In the 20th Century, Pearson bought newspapers, magazines, book publishers, and TV production companies. Still no APIs, or very few. Certainly large companies weren’t thinking about them.

In the 21st Century, Pearson entered the education business, a big business that relies more and more on media assets. So today, Pearson owns and publishes a lot of content, and just a few months ago, they decided to start making that content available via APIs.

So now what? Nobody knows.

Nobody knows, and that’s why those APIs will change Pearson more than any other force affecting their business.

When I first started thinking about this I thought that APIs were important to large companies because they allowed them to precisely measure people’s engagement with their content and services. But I quickly realized that that was nonsense. Big companies are really good at measuring how their clients behave. They don’t need APIs for that.

Then why should they embrace them? To discover the unknown.

Engagement via an API is by its very nature unpredictable, and often disruptive. API publishers don’t know what people are going to do with them. They may have some ideas, but most will be completely unexpected. And those unexpected ideas can be transformative.

They might highlight an aspect of the business that, until then, seemed unimportant. That can lead to the famous “pivot”. Small companies pivot all the time, and big companies do too, even if they do it more slowly. The good ones have done it many times, and they’ve been the first to embrace the API culture. No one who’s studied IBM’s history, for example, is surprised that they exposed Watson via APIs.

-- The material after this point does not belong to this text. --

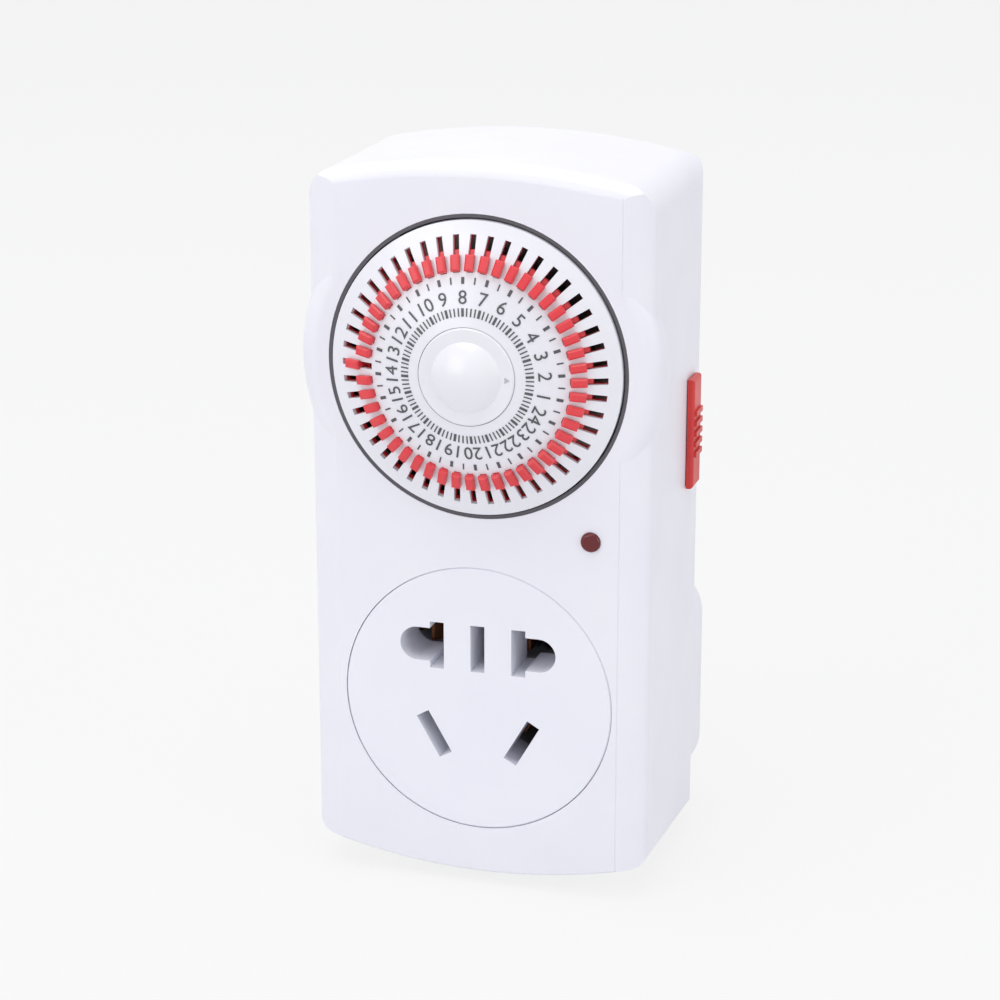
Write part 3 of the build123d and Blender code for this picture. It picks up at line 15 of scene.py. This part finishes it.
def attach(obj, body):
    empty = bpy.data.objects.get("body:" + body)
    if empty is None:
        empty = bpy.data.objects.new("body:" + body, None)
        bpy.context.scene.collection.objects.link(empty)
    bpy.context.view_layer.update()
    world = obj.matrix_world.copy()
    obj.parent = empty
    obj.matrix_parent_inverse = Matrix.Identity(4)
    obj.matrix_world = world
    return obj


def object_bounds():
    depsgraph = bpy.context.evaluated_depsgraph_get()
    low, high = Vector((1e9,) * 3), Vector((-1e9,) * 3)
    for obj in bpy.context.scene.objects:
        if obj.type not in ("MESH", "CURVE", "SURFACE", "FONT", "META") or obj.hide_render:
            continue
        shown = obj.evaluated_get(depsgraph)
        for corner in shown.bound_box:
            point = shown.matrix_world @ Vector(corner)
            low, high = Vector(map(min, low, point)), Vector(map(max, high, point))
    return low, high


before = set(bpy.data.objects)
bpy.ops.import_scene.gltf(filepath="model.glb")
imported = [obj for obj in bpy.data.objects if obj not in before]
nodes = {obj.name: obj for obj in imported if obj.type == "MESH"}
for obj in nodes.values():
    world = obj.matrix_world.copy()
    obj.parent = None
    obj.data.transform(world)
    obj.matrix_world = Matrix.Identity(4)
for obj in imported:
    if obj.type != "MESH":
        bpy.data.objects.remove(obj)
solid_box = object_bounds()
MM = 0.001
print("solids:", len(nodes), "box:", [[round(c / MM, 2) for c in corner] for corner in solid_box])

# %% [markdown]
# ## Adding shader nodes
# A material is a small graph. One helper adds a node: it sets the node's own properties, gives its
# sockets their values, and links a socket wherever the value is another node's output. Colours are
# written as the hex values that a picture editor shows, so another helper turns them to the linear
# values that the renderer works in.

# %% Helpers for materials
def add_node(tree, kind, inputs=None, **properties):
    """Adds one node with its settings, its values and its links."""
    node = tree.nodes.new(kind)
    for name, value in properties.items():
        setattr(node, name, value)
    for socket, value in (inputs or {}).items():
        if isinstance(value, bpy.types.NodeSocket):
            tree.links.new(value, node.inputs[socket])
        else:
            node.inputs[socket].default_value = value
    return node


def linear(hex_colour):
    """An sRGB hex colour as linear values with alpha."""
    parts = [int(hex_colour[i:i + 2], 16) / 255 for i in (1, 3, 5)]
    return [c / 12.92 if c <= 0.04045 else ((c + 0.055) / 1.055) ** 2.4 for c in parts] + [1.0]


def per_mm(size_mm):
    """Scale of a pattern whose features are size_mm across, on coordinates in metres."""
    return 1 / (size_mm * MM)


def new_finish(name):
    """An empty material; returns it with its tree and its object coordinates."""
    material = bpy.data.materials.new(name)
    material.use_nodes = True
    tree = material.node_tree
    tree.nodes.clear()
    place = add_node(tree, "ShaderNodeTexCoord")
    return material, tree, place.outputs["Object"]


def close_finish(tree, surface):
    """Ends a material's graph with its output node."""
    add_node(tree, "ShaderNodeOutputMaterial", {"Surface": surface})


print("white in linear light:", linear("#ffffff"))

# %% [markdown]
# ## Moulded plastic
# Nearly all that shows is injection-moulded plastic. A mould leaves three things on it: a fine grain
# from the spark-eroded or polished steel, a slow unevenness where the melt flowed and shrank, and a
# slight change of gloss along with it. Two noise textures give these: the fine one becomes bump, and
# the slow one moves the colour and the roughness by a few hundredths. The grain of the real part is
# finer than a pixel, so it is drawn at 0.35 mm here, as coarse as it needs to be to show.

# %% A recipe for moulded plastic
PLASTIC_IOR = 1.54
GLOSS_DRIFT = 0.04
FLOW_RANGE = {"From Min": 0.3, "From Max": 0.7}    # the noise seldom leaves this range


def moulded_plastic(name, colour, shade, roughness, grain_mm=0.35, grain_depth_mm=0.004, flow_mm=14.0):
    """Injection-moulded plastic: colour drifts to shade along the flow, fine grain as bump."""
    material, tree, place = new_finish(name)
    flow = add_node(tree, "ShaderNodeTexNoise", {"Vector": place, "Scale": per_mm(flow_mm), "Detail": 3.0})
    drift = add_node(tree, "ShaderNodeMapRange", {"Value": flow.outputs["Fac"], **FLOW_RANGE})
    tint = add_node(tree, "ShaderNodeMix", {0: drift.outputs["Result"], 6: linear(colour), 7: linear(shade)},
                    data_type="RGBA")
    gloss = add_node(tree, "ShaderNodeMapRange", {
        "Value": flow.outputs["Fac"], **FLOW_RANGE,
        "To Min": roughness - GLOSS_DRIFT, "To Max": roughness + GLOSS_DRIFT})
    grain = add_node(tree, "ShaderNodeTexNoise", {"Vector": place, "Scale": per_mm(grain_mm), "Detail": 2.0})
    bump = add_node(tree, "ShaderNodeBump", {"Height": grain.outputs["Fac"], "Strength": 0.5,
                                             "Distance": grain_depth_mm * MM})
    surface = add_node(tree, "ShaderNodeBsdfPrincipled", {
        "Base Color": tint.outputs[2], "Roughness": gloss.outputs["Result"],
        "Normal": bump.outputs["Normal"], "IOR": PLASTIC_IOR})
    close_finish(tree, surface.outputs["BSDF"])
    return material


print("moulded plastic: gloss drifts by", GLOSS_DRIFT, "IOR", PLASTIC_IOR)

# %% [markdown]
# ## The plastics of this timer
# The housing and the outlet face are white ABS with a satin skin, so they show no sharp highlight.
# The dial and its cap come from polished moulds and shine. The ring, the trippers and the slider are
# dyed in the mass, in three slightly different reds. Inside, the resins that stand the heat of
# current are grey and black, and the gears are acetal in its own milky white. The lamp's board and
# its resistor aren't moulded, but a laminate and a lacquer show the same slow drift of colour, so
# they share the recipe.

# %% Plastics
white_abs = moulded_plastic("white_abs_moulded", "#eeeef7", "#ebebf5", 0.36)
outlet_abs = moulded_plastic("outlet_abs_moulded", "#eeeff8", "#ebecf6", 0.33)
dial_abs = moulded_plastic("dial_abs_polished_mould", "#ebebf3", "#e8e8f0", 0.16, grain_depth_mm=0.001)
cap_abs = moulded_plastic("cap_abs_polished_mould", "#ececf3", "#e9e9f0", 0.24, grain_depth_mm=0.001)
bezel_abs = moulded_plastic("charcoal_abs_moulded", "#57535a", "#4e4a52", 0.42)
carrier_acetal = moulded_plastic("dyed_acetal_ring_moulded", "#e8494b", "#d63f42", 0.5)
tripper_acetal = moulded_plastic("red_acetal_moulded", "#e43f47", "#da363f", 0.34, grain_mm=0.3)
slider_abs = moulded_plastic("red_abs_moulded", "#d6322f", "#cb2d2b", 0.38)
contact_resin = moulded_plastic("grey_phenolic_moulded", "#b9b8bd", "#adacb2", 0.55, grain_mm=0.5,
                                grain_depth_mm=0.01)
switch_resin = moulded_plastic("black_phenolic_moulded", "#242428", "#1c1c20", 0.5, grain_mm=0.5)
gear_acetal = moulded_plastic("natural_acetal_moulded", "#ece9df", "#e4e1d5", 0.3)
board_laminate = moulded_plastic("glass_epoxy_laminate", "#2f6b3c", "#296035", 0.4)
resistor_lacquer = moulded_plastic("lacquered_ceramic", "#c9ab80", "#bd9f74", 0.35)
print("plastics:", len(bpy.data.materials))

# %% [markdown]
# ## Metals
# The plug's blades are drawn brass, polished by use along their length; the contacts are stamped
# phosphor bronze, browner and duller; screws, pillars and shafts are zinc-plated steel, and the
# plates and the motor's can are rolled sheet. A metal's colour is its reflection, so the base colour
# carries it, and a stretched noise gives the fine lines that drawing and rolling leave along the
# work. The real lines are finer than a pixel, so they are drawn a quarter of a millimetre wide.

# %% Metals
GLOSS_BELOW = 0.08          # between the lines the metal is this much smoother than its roughness,
GLOSS_ABOVE = 0.1           # and on them this much rougher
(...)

But companies don’t need to pivot radically in order to survive and grow. They can introduced new products discovered by someone else using their API. They can then copy those products, partner with the inventors, or acquired them outright. This pattern hasn’t escaped startups. Many of them build on another company’s API with the aim of being acquired.

And sometimes the exact opposite happens. A dying product is exposed via an API, and no one cares. There’s no stronger signal that that product is dead.

Now let’s go back to our straw men, the management consultants. What do they do? They help companies embrace best practices. But best practices, by definition, are known. Best practices are yesterday’s best practices. A survivor, in today’s world, needs to discover tomorrow’s best practices as quickly as possible. The best way to do that is by embracing disruptive innovation, and most disruptive innovation comes from outside a company’s physical or virtual walls.

There’s no guaranty that a new idea will use a company’s API, but it likely will. Disrupting from scratch is hard; leveraging something that already exists is often the path of least resistance. In an exit-driven startup ecosystem, starting with a competitor’s API can be both technically and economically smart.

APIs therefore act not only as a catalyst for disruption but also as a lubricant between established companies with large cash flows and startups with bright ideas and energy. APIs facilitate a symbiosis that accelerates both destruction and creation.

Businesses that don’t expose themselves via APIs run two risks. They run the risk of innovating more slowly than their competitors, and they run the risk of hanging on to dead products far longer than they should. APIs aren’t replacing fundamental business practices, but they are, without a doubt, the most powerful change agents available to businesses today.